Raw records:
----
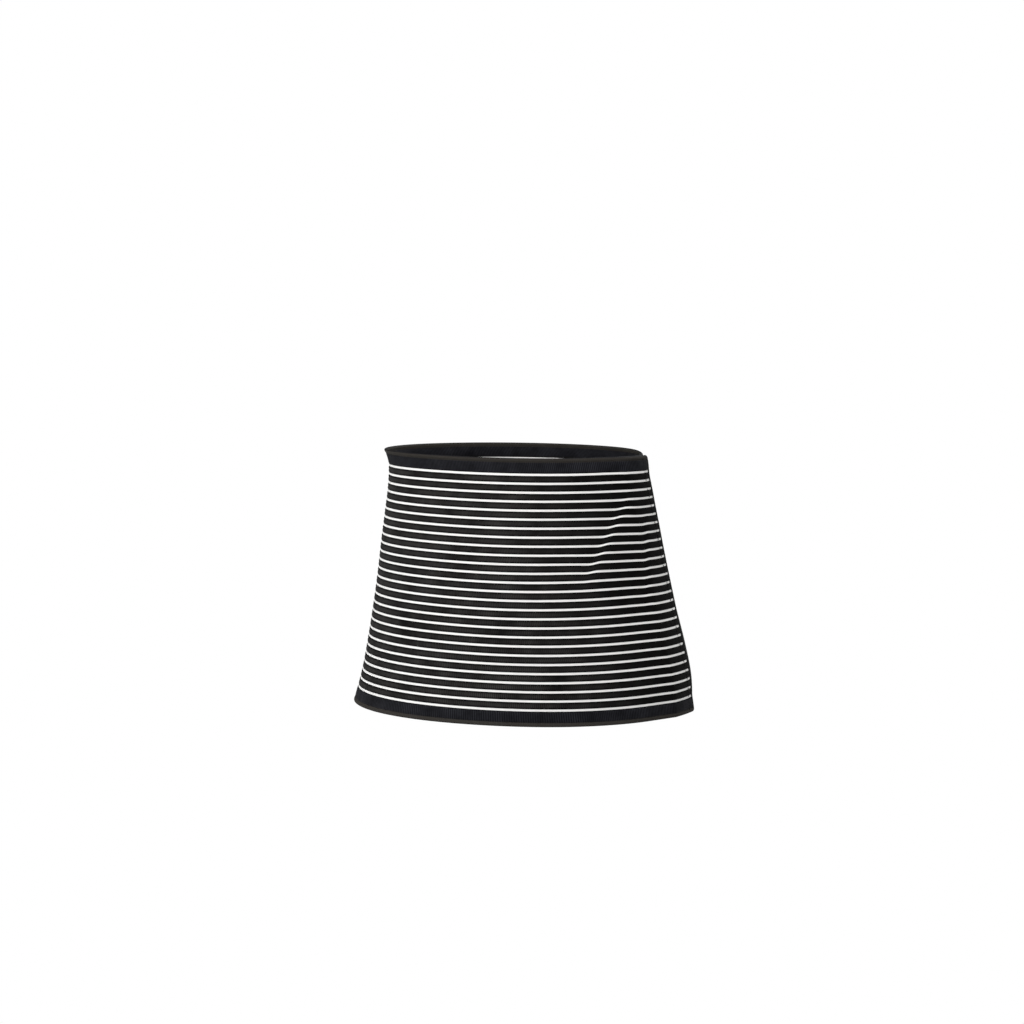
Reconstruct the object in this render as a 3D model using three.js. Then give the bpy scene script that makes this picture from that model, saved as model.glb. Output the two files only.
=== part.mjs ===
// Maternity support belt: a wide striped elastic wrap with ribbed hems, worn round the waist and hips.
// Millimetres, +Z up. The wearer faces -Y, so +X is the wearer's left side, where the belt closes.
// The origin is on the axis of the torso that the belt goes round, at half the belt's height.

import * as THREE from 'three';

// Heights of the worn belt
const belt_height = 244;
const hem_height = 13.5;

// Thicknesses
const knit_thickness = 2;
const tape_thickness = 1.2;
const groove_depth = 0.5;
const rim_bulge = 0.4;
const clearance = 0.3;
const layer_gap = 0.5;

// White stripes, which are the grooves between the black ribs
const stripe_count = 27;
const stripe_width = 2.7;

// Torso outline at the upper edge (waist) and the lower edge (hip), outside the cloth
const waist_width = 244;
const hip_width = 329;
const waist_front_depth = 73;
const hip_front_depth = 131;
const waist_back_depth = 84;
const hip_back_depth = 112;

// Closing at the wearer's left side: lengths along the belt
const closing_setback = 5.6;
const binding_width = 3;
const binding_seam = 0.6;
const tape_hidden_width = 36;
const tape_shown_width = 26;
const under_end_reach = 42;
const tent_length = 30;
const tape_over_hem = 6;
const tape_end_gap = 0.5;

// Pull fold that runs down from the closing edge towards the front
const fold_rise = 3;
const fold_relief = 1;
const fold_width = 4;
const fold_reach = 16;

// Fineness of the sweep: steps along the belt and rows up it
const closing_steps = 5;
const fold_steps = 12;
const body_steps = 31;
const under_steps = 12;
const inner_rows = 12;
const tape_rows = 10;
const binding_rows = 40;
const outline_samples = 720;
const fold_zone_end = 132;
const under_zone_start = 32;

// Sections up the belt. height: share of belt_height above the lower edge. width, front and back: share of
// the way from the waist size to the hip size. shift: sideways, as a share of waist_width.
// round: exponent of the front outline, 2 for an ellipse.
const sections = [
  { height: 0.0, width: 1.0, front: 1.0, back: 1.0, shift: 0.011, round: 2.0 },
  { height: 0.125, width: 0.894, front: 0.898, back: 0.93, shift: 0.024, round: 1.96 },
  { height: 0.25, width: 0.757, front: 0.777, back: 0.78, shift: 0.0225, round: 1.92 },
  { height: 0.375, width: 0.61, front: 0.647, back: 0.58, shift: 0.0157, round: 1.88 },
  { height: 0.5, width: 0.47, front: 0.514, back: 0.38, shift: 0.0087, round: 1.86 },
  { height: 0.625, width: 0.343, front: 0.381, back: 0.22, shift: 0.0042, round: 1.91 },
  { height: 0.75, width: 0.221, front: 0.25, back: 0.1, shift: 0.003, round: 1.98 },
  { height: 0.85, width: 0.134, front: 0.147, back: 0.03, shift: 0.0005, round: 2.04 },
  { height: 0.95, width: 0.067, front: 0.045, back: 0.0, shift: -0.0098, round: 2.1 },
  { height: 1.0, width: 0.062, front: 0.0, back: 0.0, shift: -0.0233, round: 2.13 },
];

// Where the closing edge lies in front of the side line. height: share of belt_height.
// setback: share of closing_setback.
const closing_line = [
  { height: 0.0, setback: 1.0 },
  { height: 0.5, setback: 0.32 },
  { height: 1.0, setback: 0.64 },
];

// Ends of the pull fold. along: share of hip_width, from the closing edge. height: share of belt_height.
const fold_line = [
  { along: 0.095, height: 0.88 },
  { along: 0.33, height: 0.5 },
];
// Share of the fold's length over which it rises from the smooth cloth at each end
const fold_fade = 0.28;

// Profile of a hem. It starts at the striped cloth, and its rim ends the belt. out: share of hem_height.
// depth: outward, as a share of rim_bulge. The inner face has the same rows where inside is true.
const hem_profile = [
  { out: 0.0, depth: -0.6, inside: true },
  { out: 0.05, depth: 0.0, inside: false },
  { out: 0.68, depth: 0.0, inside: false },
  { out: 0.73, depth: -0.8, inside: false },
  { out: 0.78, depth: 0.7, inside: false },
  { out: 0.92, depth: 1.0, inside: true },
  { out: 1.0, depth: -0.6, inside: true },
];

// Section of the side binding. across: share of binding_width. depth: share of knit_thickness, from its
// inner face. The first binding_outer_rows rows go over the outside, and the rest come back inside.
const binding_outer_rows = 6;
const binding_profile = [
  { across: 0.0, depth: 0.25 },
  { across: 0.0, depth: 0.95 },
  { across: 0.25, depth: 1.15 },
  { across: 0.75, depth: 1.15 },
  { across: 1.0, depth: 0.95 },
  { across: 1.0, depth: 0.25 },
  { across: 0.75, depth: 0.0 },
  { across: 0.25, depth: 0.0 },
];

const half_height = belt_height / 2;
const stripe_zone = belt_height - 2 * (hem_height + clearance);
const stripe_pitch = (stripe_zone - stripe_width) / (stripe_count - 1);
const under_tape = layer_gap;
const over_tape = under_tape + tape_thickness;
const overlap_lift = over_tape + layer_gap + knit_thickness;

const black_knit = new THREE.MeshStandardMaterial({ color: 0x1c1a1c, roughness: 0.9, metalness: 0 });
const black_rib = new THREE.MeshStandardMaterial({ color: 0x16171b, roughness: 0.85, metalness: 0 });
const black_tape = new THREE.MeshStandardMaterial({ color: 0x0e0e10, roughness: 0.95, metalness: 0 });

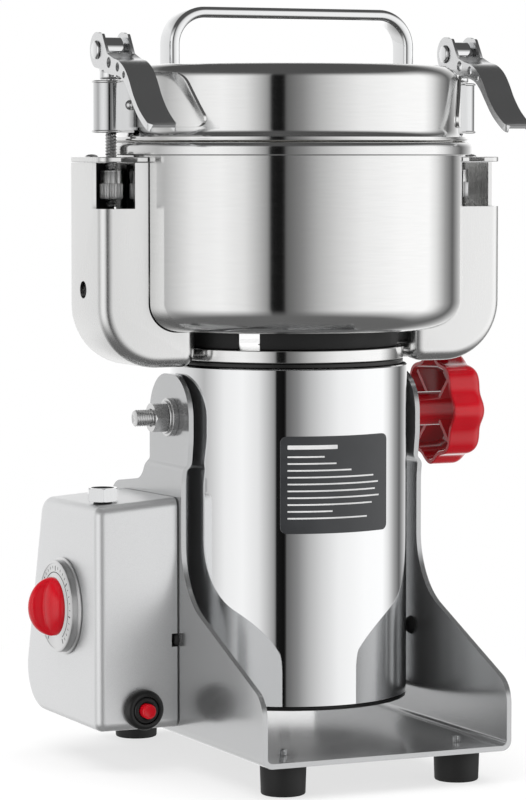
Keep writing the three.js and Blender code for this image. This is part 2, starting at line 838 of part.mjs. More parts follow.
----
Report only a number: how many lines in the material above contain the string "this".

**OUTPUT OF THE EXERCISE:**
2